-- Begin --

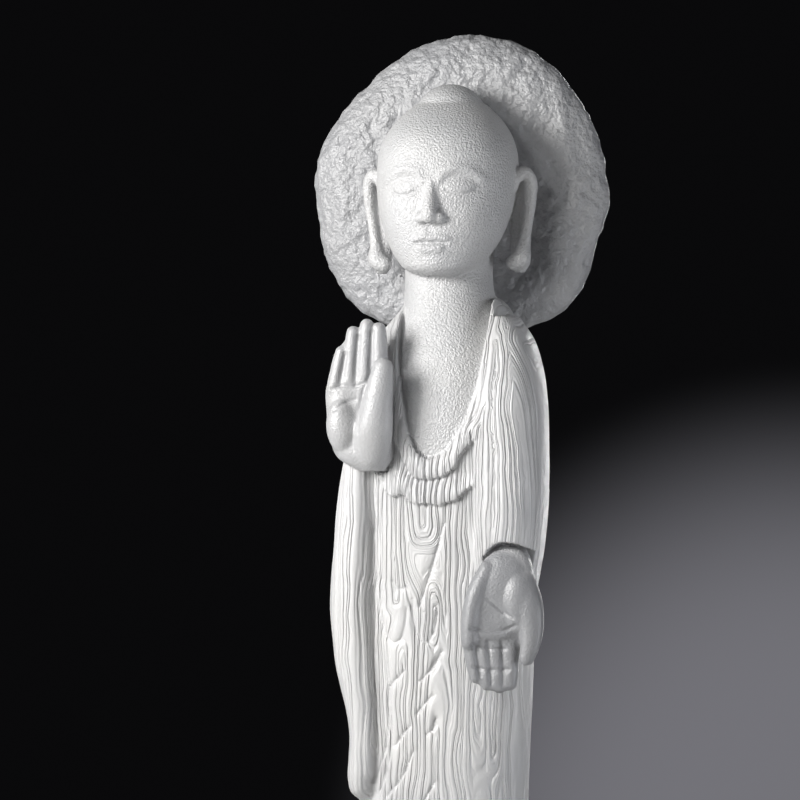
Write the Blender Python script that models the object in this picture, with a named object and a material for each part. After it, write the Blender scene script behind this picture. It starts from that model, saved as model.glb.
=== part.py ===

-- End --
-- Begin --

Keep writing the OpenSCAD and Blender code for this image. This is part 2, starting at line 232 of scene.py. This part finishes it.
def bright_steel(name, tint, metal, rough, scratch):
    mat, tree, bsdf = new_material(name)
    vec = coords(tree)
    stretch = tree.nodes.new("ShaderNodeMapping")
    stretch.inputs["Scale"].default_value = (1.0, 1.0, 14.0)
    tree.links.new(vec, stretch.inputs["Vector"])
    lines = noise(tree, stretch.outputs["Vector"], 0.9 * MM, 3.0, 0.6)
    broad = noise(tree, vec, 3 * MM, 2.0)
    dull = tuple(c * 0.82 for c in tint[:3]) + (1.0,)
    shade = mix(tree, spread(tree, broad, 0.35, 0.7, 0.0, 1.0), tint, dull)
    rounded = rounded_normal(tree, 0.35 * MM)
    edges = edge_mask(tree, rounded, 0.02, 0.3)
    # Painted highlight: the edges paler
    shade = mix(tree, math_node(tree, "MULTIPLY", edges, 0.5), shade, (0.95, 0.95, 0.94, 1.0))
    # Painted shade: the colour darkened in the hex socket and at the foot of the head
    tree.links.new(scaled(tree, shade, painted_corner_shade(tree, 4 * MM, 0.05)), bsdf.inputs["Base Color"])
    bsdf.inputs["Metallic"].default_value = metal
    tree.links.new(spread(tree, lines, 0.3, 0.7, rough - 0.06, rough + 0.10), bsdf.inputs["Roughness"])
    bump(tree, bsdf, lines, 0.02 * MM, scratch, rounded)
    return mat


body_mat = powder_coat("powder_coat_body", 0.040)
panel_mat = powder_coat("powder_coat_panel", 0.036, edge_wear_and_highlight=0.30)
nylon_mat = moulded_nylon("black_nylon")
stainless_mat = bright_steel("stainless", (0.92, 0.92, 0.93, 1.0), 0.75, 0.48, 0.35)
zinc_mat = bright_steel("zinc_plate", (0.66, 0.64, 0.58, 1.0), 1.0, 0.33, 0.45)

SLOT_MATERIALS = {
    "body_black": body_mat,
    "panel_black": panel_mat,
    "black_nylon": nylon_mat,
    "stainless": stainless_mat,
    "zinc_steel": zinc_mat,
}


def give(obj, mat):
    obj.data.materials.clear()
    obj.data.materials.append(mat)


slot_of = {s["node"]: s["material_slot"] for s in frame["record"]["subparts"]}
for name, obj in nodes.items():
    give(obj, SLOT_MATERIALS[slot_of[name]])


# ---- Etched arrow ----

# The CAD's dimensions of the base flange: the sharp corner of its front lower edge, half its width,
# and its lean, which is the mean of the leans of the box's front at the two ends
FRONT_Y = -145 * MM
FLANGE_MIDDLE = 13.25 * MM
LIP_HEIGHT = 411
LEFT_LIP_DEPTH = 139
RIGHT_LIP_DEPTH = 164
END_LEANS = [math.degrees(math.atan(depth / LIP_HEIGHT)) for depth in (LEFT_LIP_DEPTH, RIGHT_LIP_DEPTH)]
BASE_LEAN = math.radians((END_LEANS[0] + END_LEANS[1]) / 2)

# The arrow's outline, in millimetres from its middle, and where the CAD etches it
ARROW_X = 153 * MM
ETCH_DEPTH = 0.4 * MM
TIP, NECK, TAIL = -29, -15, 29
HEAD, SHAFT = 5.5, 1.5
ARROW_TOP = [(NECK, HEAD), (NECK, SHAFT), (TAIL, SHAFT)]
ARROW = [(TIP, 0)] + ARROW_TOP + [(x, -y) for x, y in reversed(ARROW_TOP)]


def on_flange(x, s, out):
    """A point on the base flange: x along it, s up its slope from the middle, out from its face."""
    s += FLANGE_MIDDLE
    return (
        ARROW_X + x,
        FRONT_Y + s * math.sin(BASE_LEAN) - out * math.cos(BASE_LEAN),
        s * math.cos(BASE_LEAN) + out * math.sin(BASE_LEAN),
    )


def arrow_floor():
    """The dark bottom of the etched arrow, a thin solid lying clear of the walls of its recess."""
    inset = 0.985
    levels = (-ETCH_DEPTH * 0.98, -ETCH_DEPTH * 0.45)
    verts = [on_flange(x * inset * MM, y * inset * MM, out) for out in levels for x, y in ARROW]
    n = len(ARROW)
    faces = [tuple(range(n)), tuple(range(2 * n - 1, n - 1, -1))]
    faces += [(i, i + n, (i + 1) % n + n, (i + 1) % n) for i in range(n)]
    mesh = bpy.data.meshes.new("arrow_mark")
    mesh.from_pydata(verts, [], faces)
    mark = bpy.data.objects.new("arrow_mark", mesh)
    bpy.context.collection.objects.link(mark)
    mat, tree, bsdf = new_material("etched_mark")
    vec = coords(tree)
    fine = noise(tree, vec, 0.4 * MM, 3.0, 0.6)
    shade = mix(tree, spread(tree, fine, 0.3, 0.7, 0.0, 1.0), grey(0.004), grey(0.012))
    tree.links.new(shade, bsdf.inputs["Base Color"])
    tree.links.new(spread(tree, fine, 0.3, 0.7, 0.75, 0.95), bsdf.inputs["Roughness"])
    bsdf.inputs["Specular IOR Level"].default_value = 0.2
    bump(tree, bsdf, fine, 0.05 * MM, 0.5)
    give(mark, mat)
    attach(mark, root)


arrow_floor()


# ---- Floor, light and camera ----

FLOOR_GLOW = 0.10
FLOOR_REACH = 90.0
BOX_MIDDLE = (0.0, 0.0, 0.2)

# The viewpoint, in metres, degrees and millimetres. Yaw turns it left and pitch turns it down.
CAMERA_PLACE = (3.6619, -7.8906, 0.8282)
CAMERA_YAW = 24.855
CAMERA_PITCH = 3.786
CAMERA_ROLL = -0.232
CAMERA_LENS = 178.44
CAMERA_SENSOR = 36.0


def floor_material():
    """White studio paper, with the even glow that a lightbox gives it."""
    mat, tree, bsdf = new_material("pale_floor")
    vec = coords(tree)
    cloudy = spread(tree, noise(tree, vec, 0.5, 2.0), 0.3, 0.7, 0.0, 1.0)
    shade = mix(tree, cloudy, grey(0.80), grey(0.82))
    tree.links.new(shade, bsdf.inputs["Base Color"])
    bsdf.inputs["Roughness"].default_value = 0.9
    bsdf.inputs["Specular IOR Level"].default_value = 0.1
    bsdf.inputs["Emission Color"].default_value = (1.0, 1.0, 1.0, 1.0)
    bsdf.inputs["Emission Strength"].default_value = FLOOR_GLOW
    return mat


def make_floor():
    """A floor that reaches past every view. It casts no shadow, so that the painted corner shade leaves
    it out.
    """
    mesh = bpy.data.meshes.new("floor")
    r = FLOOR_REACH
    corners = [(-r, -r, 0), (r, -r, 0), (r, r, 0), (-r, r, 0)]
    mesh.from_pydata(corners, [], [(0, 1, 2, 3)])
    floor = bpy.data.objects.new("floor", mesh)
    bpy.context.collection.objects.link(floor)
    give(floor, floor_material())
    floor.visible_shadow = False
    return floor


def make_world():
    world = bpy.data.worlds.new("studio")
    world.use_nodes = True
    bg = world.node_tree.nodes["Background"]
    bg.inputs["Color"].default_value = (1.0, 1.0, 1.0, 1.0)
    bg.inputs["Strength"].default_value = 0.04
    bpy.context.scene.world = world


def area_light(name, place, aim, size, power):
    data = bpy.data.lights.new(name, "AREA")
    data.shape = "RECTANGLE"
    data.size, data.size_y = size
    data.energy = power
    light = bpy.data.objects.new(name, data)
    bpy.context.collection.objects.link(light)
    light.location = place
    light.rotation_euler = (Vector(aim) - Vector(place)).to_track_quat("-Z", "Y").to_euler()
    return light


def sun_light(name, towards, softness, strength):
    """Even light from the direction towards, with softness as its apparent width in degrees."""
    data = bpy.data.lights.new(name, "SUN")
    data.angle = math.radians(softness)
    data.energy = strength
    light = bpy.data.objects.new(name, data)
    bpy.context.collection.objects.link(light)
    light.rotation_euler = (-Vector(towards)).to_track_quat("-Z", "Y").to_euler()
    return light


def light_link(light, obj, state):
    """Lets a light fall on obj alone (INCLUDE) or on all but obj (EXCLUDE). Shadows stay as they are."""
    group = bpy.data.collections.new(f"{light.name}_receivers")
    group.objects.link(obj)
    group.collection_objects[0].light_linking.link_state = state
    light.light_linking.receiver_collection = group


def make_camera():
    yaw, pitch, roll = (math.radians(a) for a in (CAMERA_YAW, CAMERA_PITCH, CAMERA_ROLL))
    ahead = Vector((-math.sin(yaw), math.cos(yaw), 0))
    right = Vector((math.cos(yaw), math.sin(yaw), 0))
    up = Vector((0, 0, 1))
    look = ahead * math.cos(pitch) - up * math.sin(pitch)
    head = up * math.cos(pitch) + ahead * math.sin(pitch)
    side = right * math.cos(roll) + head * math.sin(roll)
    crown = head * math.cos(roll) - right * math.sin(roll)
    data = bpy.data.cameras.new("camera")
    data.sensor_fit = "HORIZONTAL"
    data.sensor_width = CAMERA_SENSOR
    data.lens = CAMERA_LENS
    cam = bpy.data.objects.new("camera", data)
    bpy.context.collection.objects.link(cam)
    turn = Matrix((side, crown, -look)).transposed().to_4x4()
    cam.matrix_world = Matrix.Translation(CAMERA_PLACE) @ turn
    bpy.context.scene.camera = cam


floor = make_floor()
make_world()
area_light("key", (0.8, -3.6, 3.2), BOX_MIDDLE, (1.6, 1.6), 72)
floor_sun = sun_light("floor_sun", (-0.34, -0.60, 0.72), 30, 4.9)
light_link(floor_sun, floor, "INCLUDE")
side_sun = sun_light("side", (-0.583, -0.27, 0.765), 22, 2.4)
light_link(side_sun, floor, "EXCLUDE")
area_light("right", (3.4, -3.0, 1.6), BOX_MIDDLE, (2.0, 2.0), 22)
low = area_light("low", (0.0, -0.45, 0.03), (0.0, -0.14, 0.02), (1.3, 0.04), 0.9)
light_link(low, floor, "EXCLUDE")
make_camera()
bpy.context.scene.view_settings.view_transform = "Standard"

-- End --
-- Begin --

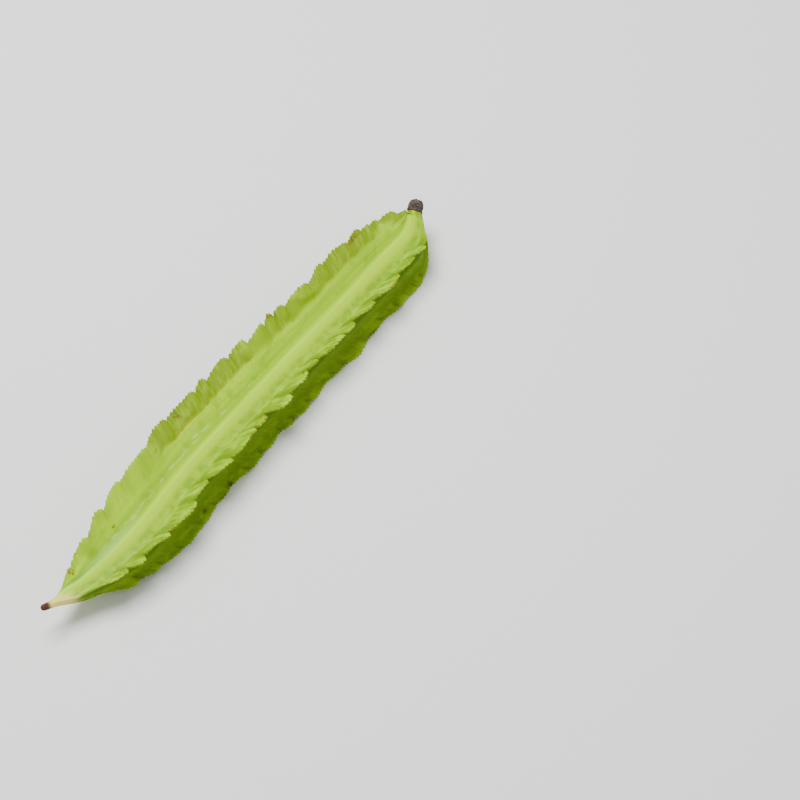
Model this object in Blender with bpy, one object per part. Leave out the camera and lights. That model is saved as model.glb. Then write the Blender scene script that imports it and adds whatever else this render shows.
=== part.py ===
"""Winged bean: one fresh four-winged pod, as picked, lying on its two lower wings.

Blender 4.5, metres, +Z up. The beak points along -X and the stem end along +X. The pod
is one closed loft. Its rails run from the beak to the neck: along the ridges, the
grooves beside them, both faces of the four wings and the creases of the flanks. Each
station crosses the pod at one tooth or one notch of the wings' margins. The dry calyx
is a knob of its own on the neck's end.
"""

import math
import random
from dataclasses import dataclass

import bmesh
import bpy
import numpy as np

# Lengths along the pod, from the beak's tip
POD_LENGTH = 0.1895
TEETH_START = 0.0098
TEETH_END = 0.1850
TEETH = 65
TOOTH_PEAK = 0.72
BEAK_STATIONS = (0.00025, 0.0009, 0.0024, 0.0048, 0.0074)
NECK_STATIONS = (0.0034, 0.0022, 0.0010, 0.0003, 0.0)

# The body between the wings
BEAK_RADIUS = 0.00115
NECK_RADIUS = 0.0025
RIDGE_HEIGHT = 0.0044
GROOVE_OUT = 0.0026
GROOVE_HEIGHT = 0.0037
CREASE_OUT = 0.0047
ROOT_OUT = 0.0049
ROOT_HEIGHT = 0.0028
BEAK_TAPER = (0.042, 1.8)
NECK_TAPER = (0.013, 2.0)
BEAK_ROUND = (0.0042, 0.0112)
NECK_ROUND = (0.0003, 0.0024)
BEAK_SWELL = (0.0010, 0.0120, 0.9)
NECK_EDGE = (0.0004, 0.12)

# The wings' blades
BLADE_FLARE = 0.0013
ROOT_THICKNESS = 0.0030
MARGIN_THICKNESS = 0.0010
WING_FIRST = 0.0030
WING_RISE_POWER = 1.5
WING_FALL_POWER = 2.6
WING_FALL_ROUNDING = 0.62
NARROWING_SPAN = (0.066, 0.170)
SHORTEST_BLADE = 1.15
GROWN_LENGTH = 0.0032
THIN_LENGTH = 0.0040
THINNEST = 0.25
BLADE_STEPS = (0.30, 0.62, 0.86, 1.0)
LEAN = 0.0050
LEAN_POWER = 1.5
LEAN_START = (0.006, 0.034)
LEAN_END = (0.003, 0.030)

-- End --

> Stated problem
Gather each line in the data that holds the string "lights".

> The answer
    data = bpy.data.lights.new(name, "AREA")
    data = bpy.data.lights.new(name, "SUN")
Model this object in Blender with bpy, one object per part. Leave out the camera and lights. That model is saved as model.glb. Then write the Blender scene script that imports it and adds whatever else this render shows.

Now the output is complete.